Tag Archives: Jalav/Amazon Warrior

An Oath to Mida

Hermetic Library Fellow T Polyphilus reviews An Oath to Mida [Amazon, Local Library] by Sharon Green, book 2 in the Jalav/Amazon Warrior series.

Green An Oath to Mida

I read this a couple of months ago, and held off on reviewing it — because, honestly, I’m embarrassed to have read the whole thing. I was looking for something trashy, but this was really awful. The story is told from the perspective of the amazon savage “war leader” Jalav, in a constructed idiom (and rather unconventional English syntax) to emphasize her alienation from the relatively medieval society in which she is sojourning. Her language alienated me too. Although she learned to read in the course of this novel, Jalav still called chairs, tables, and beds “platforms,” and lanterns were “boxes with lights in them.” Men and women were always and only “males” and “females.” The words ‘day’ and ‘night’ were eliminated, to be replaced with “feyd” and “darkness.” 

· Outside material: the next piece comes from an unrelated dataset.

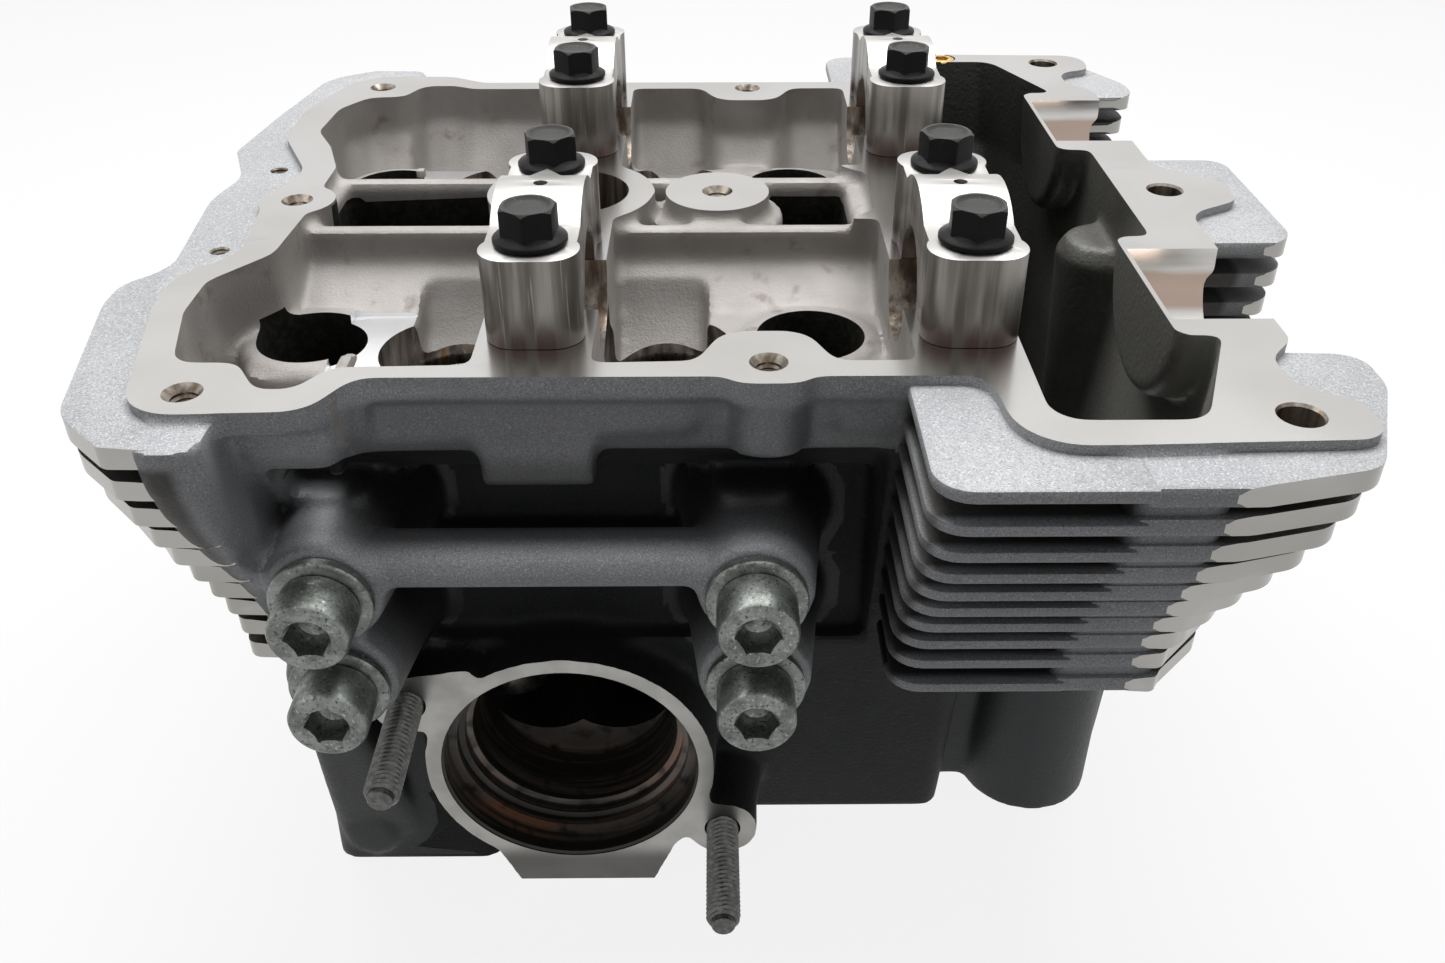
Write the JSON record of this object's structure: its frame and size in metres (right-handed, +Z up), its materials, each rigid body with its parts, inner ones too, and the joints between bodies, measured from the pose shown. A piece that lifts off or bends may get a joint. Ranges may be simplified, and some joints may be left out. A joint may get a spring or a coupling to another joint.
{
  "type": "motorcycle cylinder head",
  "caption": "Air-cooled twin-cam cylinder head with paired valves, finned casting, chain tunnel, side screws and camshaft bearing caps; bare on top.",
  "frame": {"origin": "middle of the overall box, in the plane of the face that meets the cylinder", "axes": "+Z up to the valve cover face, +X along the camshafts towards the chain tunnel, +Y from the exhaust port to the intake port"},
  "size_m": [0.257, 0.246, 0.1755],
  "materials": {
    "painted_casting": "silver paint over cast aluminium, with bare machined faces",
    "machined_aluminium": "milled, satin",
    "black_steel": "black oxide, matt",
    "dowel_steel": "ground",
    "valve_steel": "ground",
    "retainer_steel": "turned",
    "spring_steel": "shot-peened, oiled",
    "seat_steel": "turned",
    "guide_bronze": "turned",
    "seal_rubber": "moulded",
    "zinc_steel": "zinc plated, worn",
    "stud_steel": "dull, threaded",
    "brass": "turned"
  },
  "bodies": {
    "head": {"head_casting": "painted_casting", "exhaust_cam_cap_left": "machined_aluminium", "exhaust_cap_bolt_left_front": "black_steel", "exhaust_cap_dowel_left_front": "dowel_steel", "exhaust_cap_bolt_left_rear": "black_steel", "exhaust_cap_dowel_left_rear": "dowel_steel", "exhaust_valve_spring_left": "spring_steel", "exhaust_valve_seat_left": "seat_steel", "exhaust_valve_guide_left": "guide_bronze", "exhaust_stem_seal_left": "seal_rubber", "exhaust_cam_cap_right": "machined_aluminium", "exhaust_cap_bolt_right_front": "black_steel", "exhaust_cap_dowel_right_front": "dowel_steel", "exhaust_cap_bolt_right_rear": "black_steel", "exhaust_cap_dowel_right_rear": "dowel_steel", "exhaust_valve_spring_right": "spring_steel", "exhaust_valve_seat_right": "seat_steel", "exhaust_valve_guide_right": "guide_bronze", "exhaust_stem_seal_right": "seal_rubber", "intake_cam_cap_left": "machined_aluminium", "intake_cap_bolt_left_front": "black_steel", "intake_cap_dowel_left_front": "dowel_steel", "intake_cap_bolt_left_rear": "black_steel", "intake_cap_dowel_left_rear": "dowel_steel", "intake_valve_spring_left": "spring_steel", "intake_valve_seat_left": "seat_steel", "intake_valve_guide_left": "guide_bronze", "intake_stem_seal_left": "seal_rubber", "intake_cam_cap_right": "machined_aluminium", "intake_cap_bolt_right_front": "black_steel", "intake_cap_dowel_right_front": "dowel_steel", "intake_cap_bolt_right_rear": "black_steel", "intake_cap_dowel_right_rear": "dowel_steel", "intake_valve_spring_right": "spring_steel", "intake_valve_seat_right": "seat_steel", "intake_valve_guide_right": "guide_bronze", "intake_stem_seal_right": "seal_rubber", "side_screw_upper_left": "zinc_steel", "side_washer_upper_left": "zinc_steel", "side_screw_upper_right": "zinc_steel", "side_washer_upper_right": "zinc_steel", "side_screw_lower_left": "zinc_steel", "side_washer_lower_left": "zinc_steel", "side_screw_lower_right": "zinc_steel", "side_washer_lower_right": "zinc_steel", "exhaust_stud_left": "stud_steel", "exhaust_stud_right": "stud_steel", "oil_gallery_plug": "brass"},
    "exhaust_valve_left_group": {"exhaust_valve_left": "valve_steel", "exhaust_spring_retainer_left": "retainer_steel", "exhaust_collet_left": "valve_steel"},
    "exhaust_valve_right_group": {"exhaust_valve_right": "valve_steel", "exhaust_spring_retainer_right": "retainer_steel", "exhaust_collet_right": "valve_steel"},
    "intake_valve_left_group": {"intake_valve_left": "valve_steel", "intake_spring_retainer_left": "retainer_steel", "intake_collet_left": "valve_steel"},
    "intake_valve_right_group": {"intake_valve_right": "valve_steel", "intake_spring_retainer_right": "retainer_steel", "intake_collet_right": "valve_steel"}
  },
  "joints": [
    {"name": "exhaust_valve_left_lift", "type": "slide", "parent": "head", "child": "exhaust_valve_left_group", "axis": [0, 0.225, -0.9744], "range_m": [0, 0.0085], "stiffness_N_per_m": 4000, "springref_m": -0.008, "deforming": ["exhaust_valve_spring_left"]},
    {"name": "exhaust_valve_right_lift", "type": "slide", "parent": "head", "child": "exhaust_valve_right_group", "axis": [0, 0.225, -0.9744], "range_m": [0, 0.0085], "stiffness_N_per_m": 4000, "springref_m": -0.008, "deforming": ["exhaust_valve_spring_right"]},
    {"name": "intake_valve_left_lift", "type": "slide", "parent": "head", "child": "intake_valve_left_group", "axis": [0, -0.225, -0.9744], "range_m": [0, 0.0085], "stiffness_N_per_m": 4000, "springref_m": -0.008, "deforming": ["intake_valve_spring_left"]},
    {"name": "intake_valve_right_lift", "type": "slide", "parent": "head", "child": "intake_valve_right_group", "axis": [0, -0.225, -0.9744], "range_m": [0, 0.0085], "stiffness_N_per_m": 4000, "springref_m": -0.008, "deforming": ["intake_valve_spring_right"]}
  ]
}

The plot is terribly slow, and Jalav is a captive for most of the book. She gets raped and beaten many times, and the “oath” of the title is her coerced swearing by her goddess Mida that she will obey a certain man, who subsequently domesticates her and passes her around to his pals. There’s plenty of psychological and cultural justification for the sequence of events. Then, at the end, the pace picks up considerably, culminating in Jalav’s ultimate rape by a demon-god, with the apparent connivance of Mida. 

It seems that this book (the second in a series of five) is intended to establish a set of affections and enmities that will motivate the remainder of a saga. But, ugh.